A couple of things have changed in today’s context and we can look at these criticisms in the light of the changes and reach a reasonable compromise in choosing a multi-tenancy model.
- One of things that’s true in today’s context is the availability of APaaS / CEAP / SEAP vendor services / products which reduce the cost associated with building multi-tenancy. As Gartner suggests Custom Multi-tenancy is not for the faint of the hearts. I also read a good discussion on Build vs Buy in Sinclair’s blog entry here:
Think of simple examples like giving your customers the ability to download data backups: is that an application specific problem or a “horizontal” problem for which a stack should be responsible? Do you want to waste effort on this or would it have been wiser to build on a PaaS that either has this functionality or that would introduce it faster than you would? I guess it wasn’t a one-time investment after all! In fact, it seems to be a massive ongoing investment with little predictability or bounds. This discussion hasn’t even touched on the maturity concept (for example, a “home built” SaaS stack will bump into security problems, bugs, etc. that get resolved in PaaS offerings much quicker because of the speed at which they scale due to aggregation, and the fact that PaaS providers focus solely on solving these problems).
So if we can spend a little money on a SEAP which enables multi-tenancy we can reduce the go to market time as well as cost than building multi-tenancy from the scratch ourselves.
The database scaling needs can be eased by using the current generation data stores which have in built support for scale-out / horizontal partitioning.
Per-Tenant customizations is a complex topic and I will write a separate post in that regard.
The Shared database security concern still holds and probably as of now Shared Processing model of multi-tenancy is a good bet. This is based on my current understanding, and I might change my mind in the future as I understand the problem better.
There are various approaches to implement multi-tenancy in a SaaS application. We will use Gartner’s vocabulary defined here for this discussion – Reference Architecture for Multitenancy: Enterprise Computing "in the Cloud". For a really short and sweet discussion of these models please refer this blog post – If IT isn’t shared, it isn’t cloud…

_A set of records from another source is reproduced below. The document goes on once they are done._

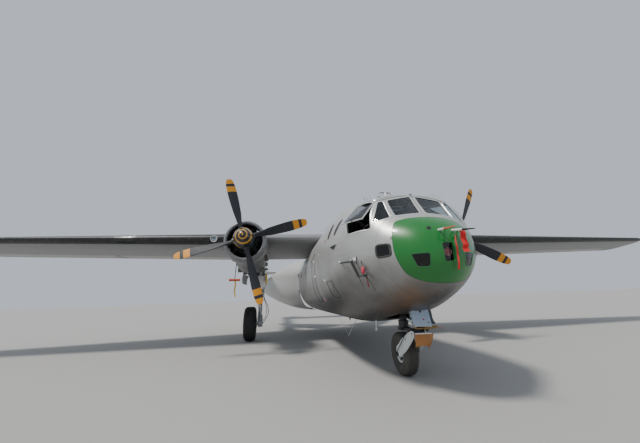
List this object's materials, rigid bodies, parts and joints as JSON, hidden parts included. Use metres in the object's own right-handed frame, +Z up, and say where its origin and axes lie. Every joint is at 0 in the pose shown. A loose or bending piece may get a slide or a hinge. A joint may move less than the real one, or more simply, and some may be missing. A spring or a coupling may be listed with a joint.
{
  "type": "military transport plane",
  "caption": "High-wing transport plane with tail booms, engine nacelles, propellers, wheels and a round load pod that opens at the rear with clamshell doors.",
  "frame": {"origin": "on the ground, under the middle of the overall length and span", "axes": "+Z up, nose towards -Y, port wing towards +X"},
  "size_m": [32.5, 21.96, 6],
  "materials": {
    "silver_skin": "satin silver-grey paint",
    "green_cap": "gloss mid green paint",
    "grey_skin": "satin grey paint",
    "floor": "worn dark grey",
    "panel": "matt dark grey",
    "seat_cloth": "woven olive cloth",
    "glazing": "clear",
    "engine": "dark cast metal",
    "blade": "satin charcoal paint with orange tip bands",
    "spinner": "satin black paint with a yellow spiral",
    "gear_steel": "satin light grey paint",
    "hub": "satin grey paint",
    "tyre": "worn rubber"
  },
  "bodies": {
    "airframe": {"nose_cap": "green_cap", "front_hull": "silver_skin", "main_pod": "silver_skin", "cargo_floor": "floor", "cockpit_floor": "floor", "cabin_wall": "panel", "instrument_panel": "panel", "seat_port": "seat_cloth", "seat_starboard": "seat_cloth", "windscreen": "glazing", "side_sash": "grey_skin", "wing_centre": "grey_skin", "wing_port": "grey_skin", "wing_starboard": "grey_skin", "nacelle_port": "grey_skin", "nacelle_starboard": "grey_skin", "cowl_port": "grey_skin", "cowl_starboard": "grey_skin", "engine_port": "engine", "engine_starboard": "engine", "boom_port": "silver_skin", "boom_starboard": "silver_skin", "fin_port": "grey_skin", "fin_starboard": "grey_skin", "tailplane": "grey_skin", "main_leg_port": "gear_steel", "main_leg_starboard": "gear_steel", "nose_leg": "gear_steel", "air_mast": "gear_steel"},
    "crew_door_leaf": {"crew_door": "silver_skin"},
    "door_leaf_port": {"door_port": "silver_skin"},
    "door_leaf_starboard": {"door_starboard": "silver_skin"},
    "flap_leaf_port": {"flap_port": "grey_skin"},
    "flap_leaf_starboard": {"flap_starboard": "grey_skin"},
    "aileron_leaf_port": {"aileron_port": "grey_skin"},
    "aileron_leaf_starboard": {"aileron_starboard": "grey_skin"},
    "rudder_leaf_port": {"rudder_port": "grey_skin"},
    "rudder_leaf_starboard": {"rudder_starboard": "grey_skin"},
    "elevator_leaf": {"elevator": "grey_skin"},
    "airscrew_port": {"propeller_port": "blade", "spinner_port": "spinner"},
    "airscrew_starboard": {"propeller_starboard": "blade", "spinner_starboard": "spinner"},
    "main_wheel_port": {"main_tyre_port": "tyre", "main_hub_port": "hub"},
    "main_wheel_starboard": {"main_tyre_starboard": "tyre", "main_hub_starboard": "hub"},
    "steering": {"nose_fork": "gear_steel"},
    "nose_wheel": {"nose_tyre": "tyre", "nose_hub": "hub"}
  },
  "joints": [
    {"name": "crew_door_hinge", "type": "hinge", "parent": "airframe", "child": "crew_door_leaf", "pos_m": [1.58, -7.276, 2.4], "axis": [0, 0, 1], "range_deg": [-100, 0]},
    {"name": "door_port_hinge", "type": "hinge", "parent": "airframe", "child": "door_leaf_port", "pos_m": [1.585, 0.235, 2.43], "axis": [0, 0, 1], "range_deg": [0, 48]},
    {"name": "door_starboard_hinge", "type": "hinge", "parent": "airframe", "child": "door_leaf_starboard", "pos_m": [-1.585, 0.235, 2.43], "axis": [0, 0, 1], "range_deg": [-48, 0]},
    {"name": "flap_port_hinge", "type": "hinge", "parent": "airframe", "child": "flap_leaf_port", "pos_m": [4.7, -1.2554, 3.79745], "axis": [0.994, -0.1093, 0.001], "range_deg": [-40, 0]},
    {"name": "flap_starboard_hinge", "type": "hinge", "parent": "airframe", "child": "flap_leaf_starboard", "pos_m": [-4.7, -1.2554, 3.79745], "axis": [0.994, 0.1093, -0.001], "range_deg": [-40, 0]},
    {"name": "aileron_port_hinge", "type": "hinge", "parent": "airframe", "child": "aileron_leaf_port", "pos_m": [9.78, -1.8142, 3.80232], "axis": [0.994, -0.1093, 0.001], "range_deg": [-20, 20]},
    {"name": "aileron_starboard_hinge", "type": "hinge", "parent": "airframe", "child": "aileron_leaf_starboard", "pos_m": [-9.78, -1.8142, 3.80232], "axis": [0.994, 0.1093, -0.001], "range_deg": [-20, 20]},
    {"name": "rudder_port_hinge", "type": "hinge", "parent": "airframe", "child": "rudder_leaf_port", "pos_m": [3.8, 10.01, 3.26], "axis": [0, 0, 1], "range_deg": [-25, 25]},
    {"name": "rudder_starboard_hinge", "type": "hinge", "parent": "airframe", "child": "rudder_leaf_starboard", "pos_m": [-3.8, 10.01, 3.26], "axis": [0, 0, 1], "range_deg": [-25, 25]},
    {"name": "elevator_hinge", "type": "hinge", "parent": "airframe", "child": "elevator_leaf", "pos_m": [0, 9.1224, 3.74], "axis": [1, 0, 0], "range_deg": [-20, 25]},
    {"name": "propeller_port_spin", "type": "hinge", "parent": "airframe", "child": "airscrew_port", "pos_m": [3.8, -6.08, 3.545], "axis": [0, 1, 0], "continuous": true},
    {"name": "propeller_starboard_spin", "type": "hinge", "parent": "airframe", "child": "airscrew_starboard", "pos_m": [-3.8, -6.08, 3.545], "axis": [0, 1, 0], "continuous": true},
    {"name": "main_wheel_port_spin", "type": "hinge", "parent": "airframe", "child": "main_wheel_port", "pos_m": [3.83, -2.53, 0.672], "axis": [1, 0, 0], "continuous": true},
    {"name": "main_wheel_starboard_spin", "type": "hinge", "parent": "airframe", "child": "main_wheel_starboard", "pos_m": [-3.83, -2.53, 0.672], "axis": [1, 0, 0], "continuous": true},
    {"name": "nose_steering", "type": "hinge", "parent": "airframe", "child": "steering", "pos_m": [0, -8.98, 1.13], "axis": [0, 0, 1], "range_deg": [-50, 50]},
    {"name": "nose_wheel_spin", "type": "hinge", "parent": "steering", "child": "nose_wheel", "pos_m": [0, -8.87, 0.425], "axis": [1, 0, 0], "continuous": true}
  ],
  "couplings": [
    {"joint": "rudder_starboard_hinge", "follows": "rudder_port_hinge", "ratio": 1},
    {"joint": "aileron_starboard_hinge", "follows": "aileron_port_hinge", "ratio": -1}
  ]
}
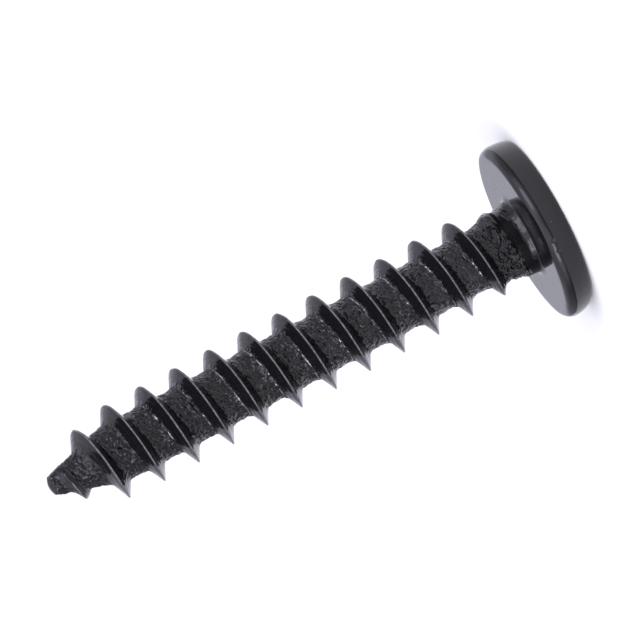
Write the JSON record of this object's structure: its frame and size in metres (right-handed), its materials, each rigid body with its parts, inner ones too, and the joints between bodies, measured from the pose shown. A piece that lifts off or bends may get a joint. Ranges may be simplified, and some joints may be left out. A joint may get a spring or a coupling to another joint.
{
  "type": "self-tapping screw",
  "caption": "Coarse-thread self-tapping screw with a thin, flat disc head, a rounded rim, a cross recess and a blunt tapered point.",
  "frame": {"origin": "middle of the driven face, the flat end of the head with the cross recess, on which the screw stands", "axes": "+Z along the shank from the head to the point; -Y is the front, the side that the picture shows; the recess wings lie along X and Y"},
  "size_m": [0.0084, 0.0084, 0.0251],
  "materials": {
    "black_steel": "glossy black coating on rolled steel, bare and worn along the thread crests"
  },
  "bodies": {
    "root": {"screw": "black_steel"}
  },
  "joints": []
}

|Model||Hardware / VM Instance||Application Instance / Process||Database|
|Shared Hardware||Hardware (Each tenant gets a VM instance)||No||No|
|Shared Database||VM Instance||No||Yes|
|Shared Processing||VM Instance||Yes||No|
|Shared Everything||VM Instance||Yes||Yes|
|Custom multi-tenancy||Hand rolled by the application not provided by an application platform|
Lets say we are building a SaaS offering on Windows Azure. Windows Azure itself can be categorized as a Shared Hardware Multi-Tenant Platform. It is easy to build a SaaS application in shared hardware model using Windows Azure where each client gets their own compute roles (web and worker roles) and an Sql Azure database. The problem with this approach is that it will work only if each tenant is large enough to warrant a separate compute instance (or a set of load balanced instances).
If each of your tenants is small, lets say you are building an accounting software as a service which will be used by independent accountants 1 tenant = 1 user in this case or small firms with less than 10 accountants. Spinning up compute instances for each tenant may not be economical. It will be wise to use the ‘Shared Processing’ model in this scenario.
Or in other words choosing a multi-tenancy model is not a pure technical decision, it is driven by the market too. If we examine why we are tempted to choose the ‘Shared Hardware’ here is because that’s what is offered out of the box by Windows Azure. Application Platforms which enable ‘Shared Processing’ or the puristical ‘Shared Everything’ are rare?/non existent today in Windows Azure space. Custom multi-tenancy is hard and is not for everyone to build.